*Written task*.
Start at the line containing "lid(), accessories(), monitor());", stop at the line containing "COLUMN_Y = sum(corner.y", and set down every line in that stretch exactly as written, and nothing else.

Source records

· · ·

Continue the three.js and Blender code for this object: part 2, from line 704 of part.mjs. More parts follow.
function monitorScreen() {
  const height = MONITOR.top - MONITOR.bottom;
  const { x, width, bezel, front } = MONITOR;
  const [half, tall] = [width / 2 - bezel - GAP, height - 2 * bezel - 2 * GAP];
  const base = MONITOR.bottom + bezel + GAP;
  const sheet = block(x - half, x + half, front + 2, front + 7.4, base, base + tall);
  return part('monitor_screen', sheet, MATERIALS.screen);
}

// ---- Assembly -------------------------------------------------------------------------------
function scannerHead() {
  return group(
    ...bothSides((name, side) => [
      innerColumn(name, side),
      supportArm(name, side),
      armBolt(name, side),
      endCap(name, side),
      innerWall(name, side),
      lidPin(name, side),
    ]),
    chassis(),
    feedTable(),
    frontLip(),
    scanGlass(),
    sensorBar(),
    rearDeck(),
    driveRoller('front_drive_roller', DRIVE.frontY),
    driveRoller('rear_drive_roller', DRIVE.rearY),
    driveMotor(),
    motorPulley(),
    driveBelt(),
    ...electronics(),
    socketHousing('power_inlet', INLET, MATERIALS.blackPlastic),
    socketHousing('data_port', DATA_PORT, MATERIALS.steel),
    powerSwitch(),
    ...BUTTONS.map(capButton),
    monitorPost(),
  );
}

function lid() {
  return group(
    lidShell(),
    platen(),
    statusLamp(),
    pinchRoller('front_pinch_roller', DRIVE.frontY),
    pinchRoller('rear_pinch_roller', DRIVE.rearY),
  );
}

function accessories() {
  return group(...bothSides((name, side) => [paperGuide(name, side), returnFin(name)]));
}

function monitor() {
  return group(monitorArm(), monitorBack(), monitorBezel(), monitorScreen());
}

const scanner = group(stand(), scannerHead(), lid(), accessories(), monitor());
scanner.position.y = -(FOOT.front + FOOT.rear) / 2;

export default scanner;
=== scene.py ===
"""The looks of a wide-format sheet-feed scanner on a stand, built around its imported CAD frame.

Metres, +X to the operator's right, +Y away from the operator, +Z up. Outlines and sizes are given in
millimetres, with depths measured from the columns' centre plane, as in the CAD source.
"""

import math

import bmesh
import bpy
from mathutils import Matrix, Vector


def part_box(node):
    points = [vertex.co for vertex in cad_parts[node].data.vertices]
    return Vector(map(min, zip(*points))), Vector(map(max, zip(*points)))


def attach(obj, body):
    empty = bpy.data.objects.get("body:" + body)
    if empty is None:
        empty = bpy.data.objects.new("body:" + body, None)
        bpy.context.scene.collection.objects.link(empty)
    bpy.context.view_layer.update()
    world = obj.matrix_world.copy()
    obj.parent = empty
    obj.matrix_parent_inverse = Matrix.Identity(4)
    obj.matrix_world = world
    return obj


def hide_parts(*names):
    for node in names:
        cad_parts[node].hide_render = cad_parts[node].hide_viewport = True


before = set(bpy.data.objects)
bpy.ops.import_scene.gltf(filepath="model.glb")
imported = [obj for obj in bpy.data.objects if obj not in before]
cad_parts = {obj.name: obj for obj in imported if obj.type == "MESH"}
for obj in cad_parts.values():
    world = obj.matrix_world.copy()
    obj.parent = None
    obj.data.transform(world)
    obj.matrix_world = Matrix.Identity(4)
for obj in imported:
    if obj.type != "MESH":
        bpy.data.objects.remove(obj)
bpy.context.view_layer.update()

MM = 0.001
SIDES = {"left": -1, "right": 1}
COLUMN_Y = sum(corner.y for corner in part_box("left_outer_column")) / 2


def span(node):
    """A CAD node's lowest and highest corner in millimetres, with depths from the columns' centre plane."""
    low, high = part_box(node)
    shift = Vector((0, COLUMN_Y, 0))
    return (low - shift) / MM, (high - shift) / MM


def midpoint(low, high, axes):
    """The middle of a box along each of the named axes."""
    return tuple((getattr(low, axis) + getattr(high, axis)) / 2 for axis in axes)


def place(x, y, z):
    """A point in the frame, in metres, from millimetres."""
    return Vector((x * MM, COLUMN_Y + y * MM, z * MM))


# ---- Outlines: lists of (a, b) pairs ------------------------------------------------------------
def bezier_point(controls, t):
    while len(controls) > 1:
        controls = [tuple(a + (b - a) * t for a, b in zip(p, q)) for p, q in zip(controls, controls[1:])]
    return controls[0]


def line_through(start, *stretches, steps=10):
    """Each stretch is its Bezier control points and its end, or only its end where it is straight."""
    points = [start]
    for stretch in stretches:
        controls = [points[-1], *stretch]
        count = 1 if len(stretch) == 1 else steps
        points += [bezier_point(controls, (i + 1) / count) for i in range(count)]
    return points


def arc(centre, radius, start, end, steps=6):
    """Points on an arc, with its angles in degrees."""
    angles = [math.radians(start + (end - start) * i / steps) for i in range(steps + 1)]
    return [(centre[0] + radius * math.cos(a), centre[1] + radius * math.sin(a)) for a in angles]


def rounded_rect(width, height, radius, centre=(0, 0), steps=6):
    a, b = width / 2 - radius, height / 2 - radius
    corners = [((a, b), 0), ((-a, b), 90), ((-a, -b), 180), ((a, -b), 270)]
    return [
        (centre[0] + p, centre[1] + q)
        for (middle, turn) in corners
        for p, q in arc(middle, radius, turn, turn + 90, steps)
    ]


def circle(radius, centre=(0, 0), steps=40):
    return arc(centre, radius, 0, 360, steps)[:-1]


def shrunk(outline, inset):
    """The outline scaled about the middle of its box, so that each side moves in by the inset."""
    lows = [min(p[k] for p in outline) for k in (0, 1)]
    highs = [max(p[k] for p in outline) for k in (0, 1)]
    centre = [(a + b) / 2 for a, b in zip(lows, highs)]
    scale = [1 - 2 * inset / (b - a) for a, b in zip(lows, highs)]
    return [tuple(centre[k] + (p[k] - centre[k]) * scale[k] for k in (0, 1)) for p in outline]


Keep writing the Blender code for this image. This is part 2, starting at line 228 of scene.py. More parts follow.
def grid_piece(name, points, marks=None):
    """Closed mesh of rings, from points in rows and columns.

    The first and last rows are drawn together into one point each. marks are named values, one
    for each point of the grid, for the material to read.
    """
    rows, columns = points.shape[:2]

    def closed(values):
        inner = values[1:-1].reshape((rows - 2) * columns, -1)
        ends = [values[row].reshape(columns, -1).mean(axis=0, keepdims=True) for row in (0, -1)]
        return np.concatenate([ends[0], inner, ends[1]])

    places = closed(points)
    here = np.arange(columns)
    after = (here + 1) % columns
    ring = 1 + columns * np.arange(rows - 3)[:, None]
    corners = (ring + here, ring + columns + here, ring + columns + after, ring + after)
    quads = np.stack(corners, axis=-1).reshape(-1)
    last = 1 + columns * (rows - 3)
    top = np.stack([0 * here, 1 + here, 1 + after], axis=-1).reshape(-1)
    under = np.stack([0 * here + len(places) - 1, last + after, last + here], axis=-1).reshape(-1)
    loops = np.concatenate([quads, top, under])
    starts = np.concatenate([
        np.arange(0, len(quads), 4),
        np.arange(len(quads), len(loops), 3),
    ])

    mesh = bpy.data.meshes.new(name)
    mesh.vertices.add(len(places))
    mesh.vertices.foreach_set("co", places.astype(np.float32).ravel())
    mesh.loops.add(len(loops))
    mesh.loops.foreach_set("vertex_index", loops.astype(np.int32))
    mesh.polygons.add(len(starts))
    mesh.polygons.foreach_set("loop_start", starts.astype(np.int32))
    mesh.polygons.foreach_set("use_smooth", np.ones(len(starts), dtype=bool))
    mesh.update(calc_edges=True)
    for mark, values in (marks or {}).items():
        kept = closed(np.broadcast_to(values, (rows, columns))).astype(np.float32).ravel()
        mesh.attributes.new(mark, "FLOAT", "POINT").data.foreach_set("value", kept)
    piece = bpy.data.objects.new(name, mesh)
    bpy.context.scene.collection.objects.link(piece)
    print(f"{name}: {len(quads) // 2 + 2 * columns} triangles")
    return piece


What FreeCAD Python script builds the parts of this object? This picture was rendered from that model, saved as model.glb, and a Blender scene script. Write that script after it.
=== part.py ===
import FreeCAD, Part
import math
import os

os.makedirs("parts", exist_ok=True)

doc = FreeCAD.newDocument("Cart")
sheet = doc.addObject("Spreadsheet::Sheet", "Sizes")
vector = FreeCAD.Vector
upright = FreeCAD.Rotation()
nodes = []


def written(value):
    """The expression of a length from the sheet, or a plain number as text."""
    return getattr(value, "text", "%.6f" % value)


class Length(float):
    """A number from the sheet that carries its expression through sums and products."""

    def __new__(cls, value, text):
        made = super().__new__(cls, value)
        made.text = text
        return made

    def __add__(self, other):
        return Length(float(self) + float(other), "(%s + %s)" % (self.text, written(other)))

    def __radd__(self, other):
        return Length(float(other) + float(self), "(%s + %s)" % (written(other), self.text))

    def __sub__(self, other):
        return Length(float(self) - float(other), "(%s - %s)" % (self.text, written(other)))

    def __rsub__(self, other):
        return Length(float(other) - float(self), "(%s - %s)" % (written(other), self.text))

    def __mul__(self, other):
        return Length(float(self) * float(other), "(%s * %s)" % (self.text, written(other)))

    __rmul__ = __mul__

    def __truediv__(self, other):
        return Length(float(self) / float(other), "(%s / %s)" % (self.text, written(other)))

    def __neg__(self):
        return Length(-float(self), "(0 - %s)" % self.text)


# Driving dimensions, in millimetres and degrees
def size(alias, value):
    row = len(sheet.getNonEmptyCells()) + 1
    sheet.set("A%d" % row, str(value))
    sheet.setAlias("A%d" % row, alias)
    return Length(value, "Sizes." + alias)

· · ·

*Full response*.
const scanner = group(stand(), scannerHead(), lid(), accessories(), monitor());
scanner.position.y = -(FOOT.front + FOOT.rear) / 2;

export default scanner;
=== scene.py ===
"""The looks of a wide-format sheet-feed scanner on a stand, built around its imported CAD frame.

Metres, +X to the operator's right, +Y away from the operator, +Z up. Outlines and sizes are given in
millimetres, with depths measured from the columns' centre plane, as in the CAD source.
"""

import math

import bmesh
import bpy
from mathutils import Matrix, Vector


def part_box(node):
    points = [vertex.co for vertex in cad_parts[node].data.vertices]
    return Vector(map(min, zip(*points))), Vector(map(max, zip(*points)))


def attach(obj, body):
    empty = bpy.data.objects.get("body:" + body)
    if empty is None:
        empty = bpy.data.objects.new("body:" + body, None)
        bpy.context.scene.collection.objects.link(empty)
    bpy.context.view_layer.update()
    world = obj.matrix_world.copy()
    obj.parent = empty
    obj.matrix_parent_inverse = Matrix.Identity(4)
    obj.matrix_world = world
    return obj


def hide_parts(*names):
    for node in names:
        cad_parts[node].hide_render = cad_parts[node].hide_viewport = True


before = set(bpy.data.objects)
bpy.ops.import_scene.gltf(filepath="model.glb")
imported = [obj for obj in bpy.data.objects if obj not in before]
cad_parts = {obj.name: obj for obj in imported if obj.type == "MESH"}
for obj in cad_parts.values():
    world = obj.matrix_world.copy()
    obj.parent = None
    obj.data.transform(world)
    obj.matrix_world = Matrix.Identity(4)
for obj in imported:
    if obj.type != "MESH":
        bpy.data.objects.remove(obj)
bpy.context.view_layer.update()

MM = 0.001
SIDES = {"left": -1, "right": 1}
COLUMN_Y = sum(corner.y for corner in part_box("left_outer_column")) / 2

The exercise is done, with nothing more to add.